C’est le traditionnel dérapage orthographique de chaque printemps dans la presse écrite: comment titrer convenablement le reportage sur la cérémonie de remise des récompenses aux acteurs du théâtre français. Car, comme tous les ans, les ‘grands’ médias vous annoncent le palmarès des «Molières», provoquant sans doute le retournement annuel dans sa tombe du cadavre de notre auteur national le plus emblématique!

Alors non, tout comme les (prix) Nobel, les Oscar, les César, ou les Molière (d’ailleurs honteusement affichés à la fois avec un ‘s’ final et la majuscule qui l’interdit!) sont tous créés d’après leur inspirateur, on ne met donc pas de pluriel pour salir un nom propre mais…mou, comme l’indique l’étymologie de son patronyme.

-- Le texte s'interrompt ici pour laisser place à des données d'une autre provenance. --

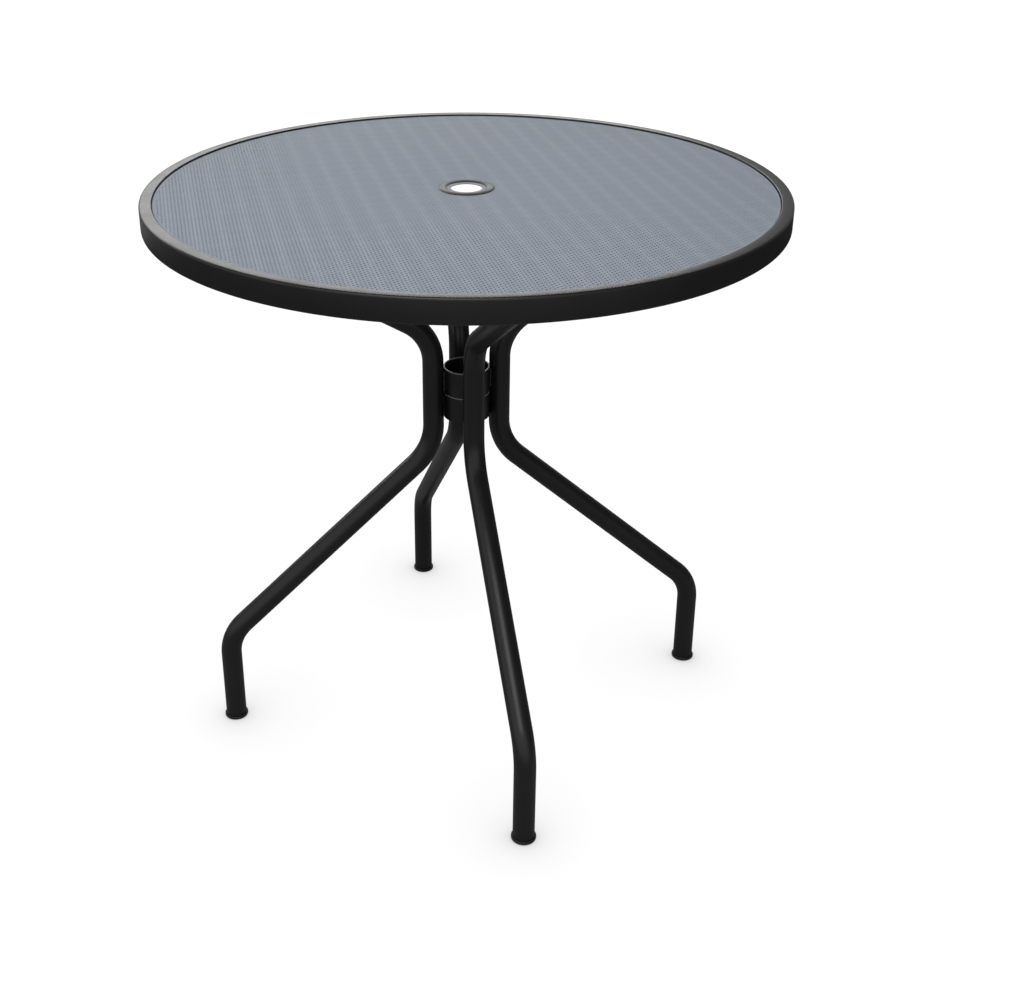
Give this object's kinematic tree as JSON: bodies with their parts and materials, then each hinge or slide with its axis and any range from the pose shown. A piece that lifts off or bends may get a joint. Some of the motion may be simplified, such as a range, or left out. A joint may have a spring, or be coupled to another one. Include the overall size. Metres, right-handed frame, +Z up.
{
  "type": "umbrella table",
  "caption": "Round garden table with a steel rim, a fine mesh top with a hole for an umbrella pole, and bent tube legs joined by two collars at the middle.",
  "frame": {"origin": "on the floor, on the table's vertical axis", "axes": "+Z up; the legs point along +X (right), +Y (back), -X (left) and -Y (front)"},
  "size_m": [0.8, 0.8, 0.75],
  "materials": {
    "frame_paint": "black powder coat, semi-gloss",
    "mesh_paint": "powder coat on fine steel mesh, satin",
    "ring_paint": "dark grey powder coat, satin",
    "glide_plastic": "black moulded plastic, matt",
    "plated_steel": "zinc plated, satin"
  },
  "bodies": {
    "root": {"rim_frame": "frame_paint", "mesh_top": "mesh_paint", "umbrella_ring": "ring_paint", "umbrella_backing_ring": "frame_paint", "upper_collar": "frame_paint", "lower_collar": "frame_paint", "brace_bar_right_back": "frame_paint", "brace_bar_back_left": "frame_paint", "brace_bar_left_front": "frame_paint", "brace_bar_front_right": "frame_paint", "leg_right": "frame_paint", "leg_back": "frame_paint", "leg_left": "frame_paint", "leg_front": "frame_paint", "glide_right": "glide_plastic", "glide_back": "glide_plastic", "glide_left": "glide_plastic", "glide_front": "glide_plastic", "corner_plate_right": "frame_paint", "corner_plate_back": "frame_paint", "corner_plate_left": "frame_paint", "corner_plate_front": "frame_paint", "arm_plate_right": "frame_paint", "arm_plate_back": "frame_paint", "arm_plate_left": "frame_paint", "arm_plate_front": "frame_paint", "bolt_right_a": "plated_steel", "bolt_right_b": "plated_steel", "bolt_back_a": "plated_steel", "bolt_back_b": "plated_steel", "bolt_left_a": "plated_steel", "bolt_left_b": "plated_steel", "bolt_front_a": "plated_steel", "bolt_front_b": "plated_steel", "washer_right_a": "plated_steel", "washer_right_b": "plated_steel", "washer_back_a": "plated_steel", "washer_back_b": "plated_steel", "washer_left_a": "plated_steel", "washer_left_b": "plated_steel", "washer_front_a": "plated_steel", "washer_front_b": "plated_steel", "weld_nut_right_a": "frame_paint", "weld_nut_right_b": "frame_paint", "weld_nut_back_a": "frame_paint", "weld_nut_back_b": "frame_paint", "weld_nut_left_a": "frame_paint", "weld_nut_left_b": "frame_paint", "weld_nut_front_a": "frame_paint", "weld_nut_front_b": "frame_paint"}
  },
  "joints": []
}
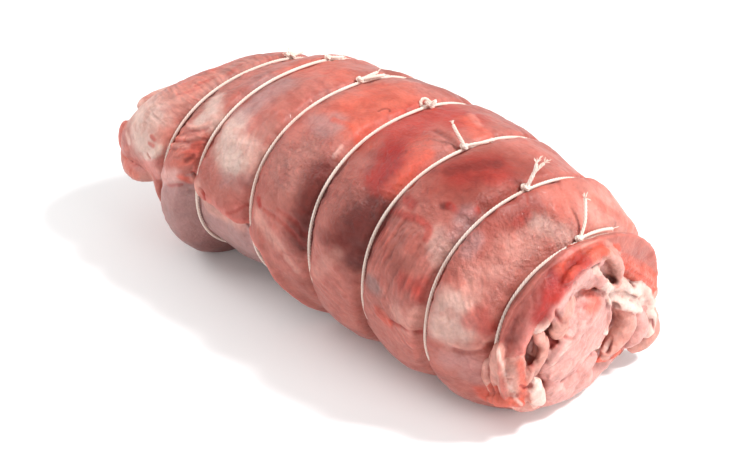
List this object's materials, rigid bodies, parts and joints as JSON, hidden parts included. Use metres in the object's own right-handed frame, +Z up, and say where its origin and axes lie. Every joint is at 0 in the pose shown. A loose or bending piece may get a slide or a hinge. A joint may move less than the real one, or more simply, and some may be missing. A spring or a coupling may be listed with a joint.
{
  "type": "tied boneless lamb shoulder",
  "caption": "Raw boned lamb shoulder rolled into a cylinder and tied with loops of butcher's twine, its layers of muscle and fat showing at the end.",
  "frame": {"origin": "on the resting surface, under the middle of the roll's box", "axes": "+X along the roll towards the spiral end, -Y towards the side with the wrap's cut edge, +Z up"},
  "size_m": [0.2732, 0.1312, 0.1126],
  "materials": {
    "raw_lamb": "raw meat and membrane, moist, with pale fat",
    "twine": "undyed cotton butcher's twine, damp"
  },
  "bodies": {
    "root": {"rolled_shoulder": "raw_lamb", "tie_1": "twine", "tie_2": "twine", "tie_3": "twine", "tie_4": "twine", "tie_5": "twine", "tie_6": "twine", "tie_7": "twine"}
  },
  "joints": []
}
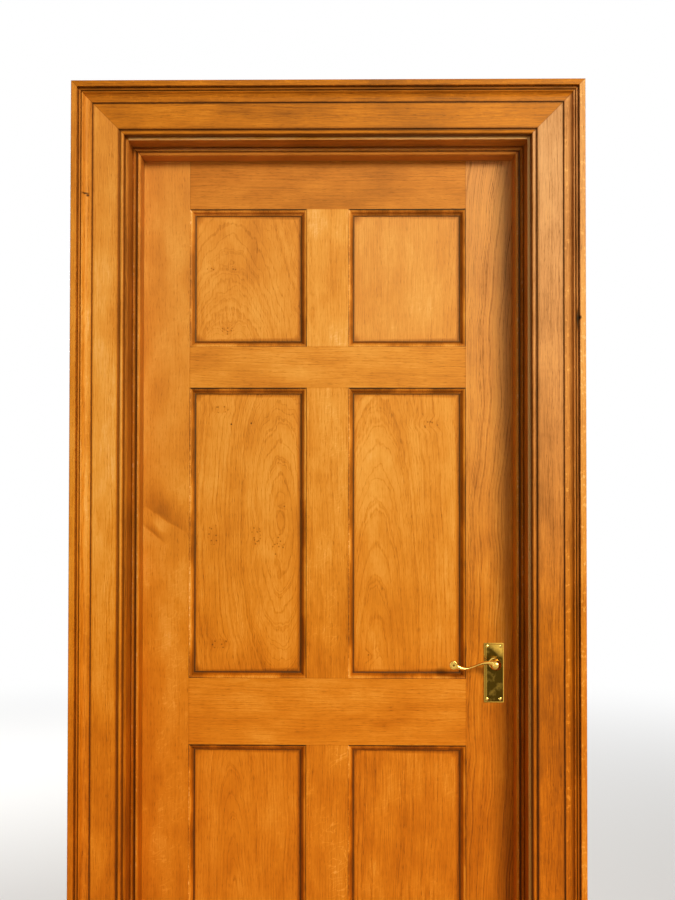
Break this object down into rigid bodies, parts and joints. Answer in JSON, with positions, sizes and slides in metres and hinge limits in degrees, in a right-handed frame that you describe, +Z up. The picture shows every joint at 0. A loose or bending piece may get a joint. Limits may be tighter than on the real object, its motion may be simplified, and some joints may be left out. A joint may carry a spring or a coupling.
{
  "type": "panelled door with frame",
  "caption": "Panelled oak door hung in a moulded oak frame, with planted architraves on both faces, butt hinges and a brass lever latch.",
  "frame": {"origin": "floor level, in the middle of the doorway's width and of the wall's thickness", "axes": "+Z up, +X towards the lock side, +Y towards the side the leaf opens to; the face with the leaf set back in the frame looks to -Y"},
  "size_m": [1.046, 0.2261, 2.1575],
  "materials": {
    "oak_framing": "waxed, satin",
    "oak_panel": "waxed, satin",
    "oak_moulding": "waxed, satin, dark in the quirks",
    "polished_brass": "polished, lacquered",
    "dull_brass": "brushed",
    "plated_steel": "bright zinc"
  },
  "bodies": {
    "frame": {"architrave_front_head": "oak_moulding", "architrave_front_left": "oak_moulding", "architrave_front_right": "oak_moulding", "architrave_rear_head": "oak_moulding", "architrave_rear_left": "oak_moulding", "architrave_rear_right": "oak_moulding", "back_band_front_head": "oak_moulding", "back_band_front_left": "oak_moulding", "back_band_front_right": "oak_moulding", "frame_screws": "dull_brass", "hinge_bottom_frame_leaf": "dull_brass", "hinge_jamb": "oak_framing", "hinge_middle_frame_leaf": "dull_brass", "hinge_pins": "dull_brass", "hinge_top_frame_leaf": "dull_brass", "lining_head": "oak_framing", "lock_jamb": "oak_framing", "stop_head": "oak_moulding", "stop_hinge_side": "oak_moulding", "stop_lock_side": "oak_moulding", "strike_plate": "dull_brass"},
    "door": {"backplate_front": "polished_brass", "backplate_rear": "polished_brass", "bottom_rail": "oak_framing", "door_screws": "dull_brass", "frieze_rail": "oak_framing", "hinge_bottom_door_leaf": "dull_brass", "hinge_middle_door_leaf": "dull_brass", "hinge_stile": "oak_framing", "hinge_top_door_leaf": "dull_brass", "latch_case": "plated_steel", "latch_cover": "plated_steel", "latch_faceplate": "dull_brass", "latch_spring": "plated_steel", "lock_rail": "oak_framing", "lock_stile": "oak_framing", "muntin_bottom": "oak_framing", "muntin_middle": "oak_framing", "muntin_top": "oak_framing", "panel_bottom_left": "oak_panel", "panel_bottom_right": "oak_panel", "panel_middle_left": "oak_panel", "panel_middle_right": "oak_panel", "panel_top_left": "oak_panel", "panel_top_right": "oak_panel", "strips_bottom_left": "oak_moulding", "strips_bottom_right": "oak_moulding", "strips_middle_left": "oak_moulding", "strips_middle_right": "oak_moulding", "strips_rear": "oak_moulding", "strips_top_left": "oak_moulding", "strips_top_right": "oak_moulding", "tenon_wedges": "oak_framing", "top_rail": "oak_framing"},
    "levers": {"lever_front": "polished_brass", "lever_rear": "polished_brass", "spindle": "plated_steel", "latch_follower": "plated_steel", "grub_screws": "plated_steel"},
    "latch_bolt": {"latch_bolt": "plated_steel"}
  },
  "joints": [
    {"name": "door_hinge", "type": "hinge", "parent": "frame", "child": "door", "pos_m": [-0.408, 0.076, 1.0625], "axis": [0, 0, 1], "range_deg": [0, 140]},
    {"name": "lever_turn", "type": "hinge", "parent": "door", "child": "levers", "pos_m": [0.3515, 0.048, 0.961], "axis": [0, -1, 0], "range_deg": [0, 40], "stiffness_Nm_per_rad": 1, "springref_deg": -22.92, "deforming": ["latch_spring"]},
    {"name": "bolt_slide", "type": "slide", "parent": "door", "child": "latch_bolt", "axis": [-1, 0, 0], "range_m": [0, 0.012]}
  ],
  "couplings": [
    {"joint": "bolt_slide", "follows": "lever_turn", "m_per_rad": 0.017188}
  ]
}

En effet, depuis 393 ans (il est né en janvier 1622), l’histoire de la littérature nationale le considère comme ‘maître-étalon’ du parler de son pays, le seul dont on dira ‘c’est la langue de Molière’, périphrase qu’il n’est pas donné à tout le monde de personnifier. Par ailleurs, le bonhomme était destiné à devenir une star et portait par conséquent un pseudo, son nom d’état-civil étant bien sûr Jean-Baptiste Poquelin. Molière n’est donc qu’un surnom de provenance, qui prend naissance dans les terres de Pezenas* (34) qui le rendront célèbre, résidence infiniment plus ‘exotique’ que le Paris de sa naissance (et de sa mort). Or, en ancien-français, molière est en fait une ‘meulière’, qui désigne un terrain marécageux et épais. Mais que diable Jean-Baptiste était-il allé faire dans cette galère?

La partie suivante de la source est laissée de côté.